A country is judged on at least 40 parameters and the Enforcement Directorate’s remit of money laundering and terror financing is just one of those 40.

New Delhi: The Union government had long since been buying time from the Supreme Court for the past two years to keep the Enforcement Directorate head S.K. Mishra in office. The latest reason it has cited to argue for his extension is that there will be a Financial Action Task Force review, for which the director is a “key figure”.

The FATF is an international terror-financing watchdog.

It now turns out the country review of the FATF, which began earlier this year, will continue up to the end of 2024, well past the November 2023 retirement date that the government had it mind for Mishra.
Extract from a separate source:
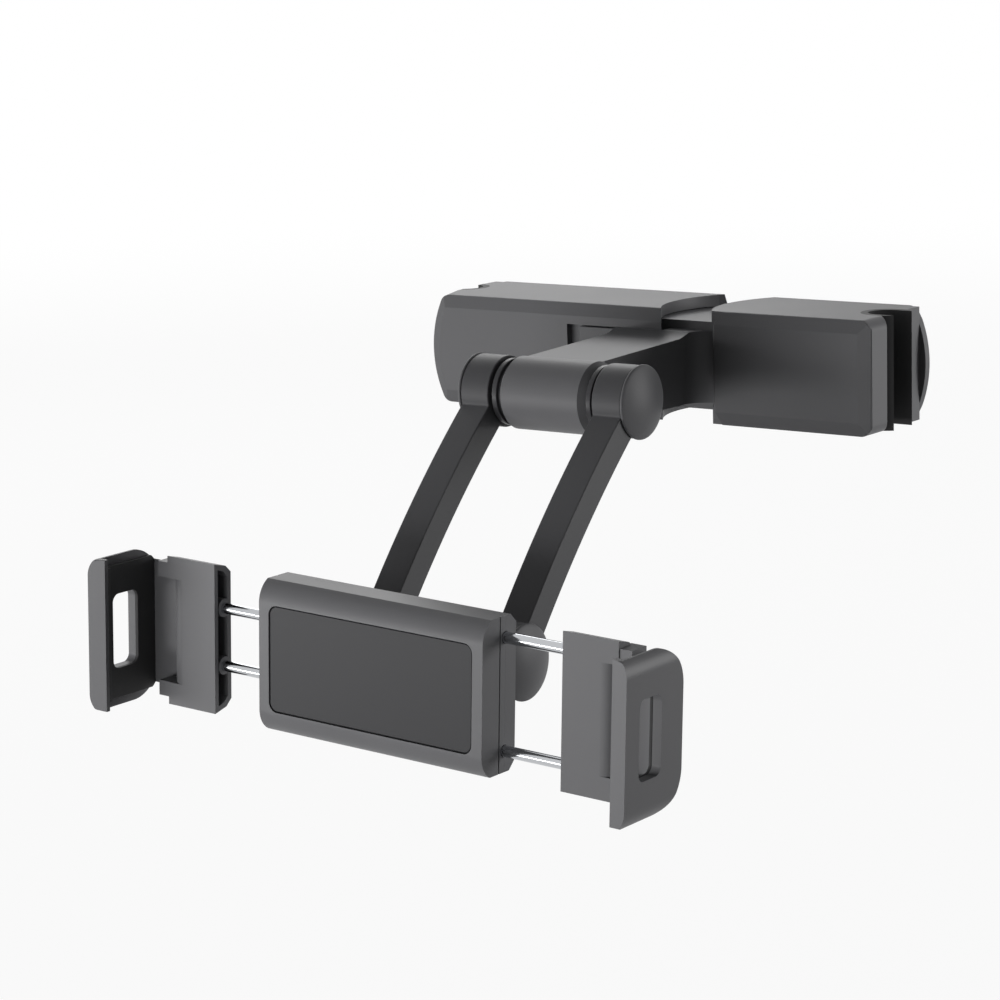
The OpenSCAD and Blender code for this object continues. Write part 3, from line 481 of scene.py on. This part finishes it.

What the Solicitor General Tushar Mehta refrained from telling the court is that a country is judged on at least 40 parameters and the Enforcement Directorate’s remit of money laundering and terror financing is just one of those 40.

In fact, the FATF website says the lead ministry or authority for FATF is the Department of Economic Affairs. The other key authorities are Central Board of Excise and Customs, Financial Intelligence Unit (FIU) and the Union law ministry.

The ED reports to the Department of Revenue.

To make a comparison, the FIU chief, Pankaj Mishra, in place since 2016, moved out of the department after having been prematurely repatriated in 2022. FIU is a key department dealing with, amongst other laws, the Prevention of Money Laundering Act 2002, just like the Enforcement Directorate.

Mishra reports to the Revenue Secretary and since 2019 the department has had three secretaries. The Department of Economic Affairs has followed a similar trajectory. “Secretaries to the department play a key role and not a director of an investigative agency,” said an official privy to the FATF review.

The FATF review is done every 10 years by a mutual assessment team drawn from the 40 member countries. The review is within an 18-month time frame and began early this year. The final report will not be submitted before the end of 2024. India is a rare country whose FATF review has been postponed at least once on account of COVID-19.

A petitioner to the Supreme Court had, in fact, cited FATF as the very basis for not giving an extension to the director. “To avoid the sudden break in continuity that would arise in November 2023, it would be more prudent to recruit a new Director as soon as possible so as to afford him/her the maximum possible time before the mutual evaluations,” the petitioner had said.

The mutual evaluation team’s key meeting in India is in November when the assessors will be doing an on-site visit to “verify and assess whether the systems in place are effective or not,” as per the FATF website. It is during this visit that assessors talk to government and private entities in order to evaluate a country’s performance. Or as SG Mehta told the court on a previous hearing, “Experience has shown that having the laws in the books is not enough, the main focus is now on effectiveness.”

It is this effectiveness that has the government worried, going by the ED’s performance statistics. Of the nearly 6,000 cases filed since inception, there has been a conviction in 24 out of 25 cases in which a Prevention of Money Laundering Act trial was completed. Or as the ED would like to see the glass full, it has a conviction rate of 94%.

A report in The Wire says, between 2018-19 and 2021-22, cases registered by ED rose by 505%, from 195 cases in 2018-19, to 1,180 in 2021-22. The number of searches the ED conducted rose by a huge 2,555% between 2004-14 and 2014-22.

As per the Union finance ministry’s own data, 112 searches were carried out by the ED between 2004 and 2014 resulting in attachment of proceeds of crime worth Rs 5,346 crore.

The Wire had sent a questionnaire to the ED. There are several questions that it did not respond to. For example, in how many cases has investigation been completed so that trial can commence? How many cases have been registered and closed by way of discharging or quashing or acquittal?

How many accused have been discharged after a complaint was filed in court? Of the properties attached, how many have been confiscated so far by the ED?

At a June 2013 plenary meeting, the FATF had “decided that India had reached a satisfactory level of compliance with all of the core and key Recommendations and could be removed from the regular follow-up process” – according to the 8th follow-up report on the mutual evaluation of India.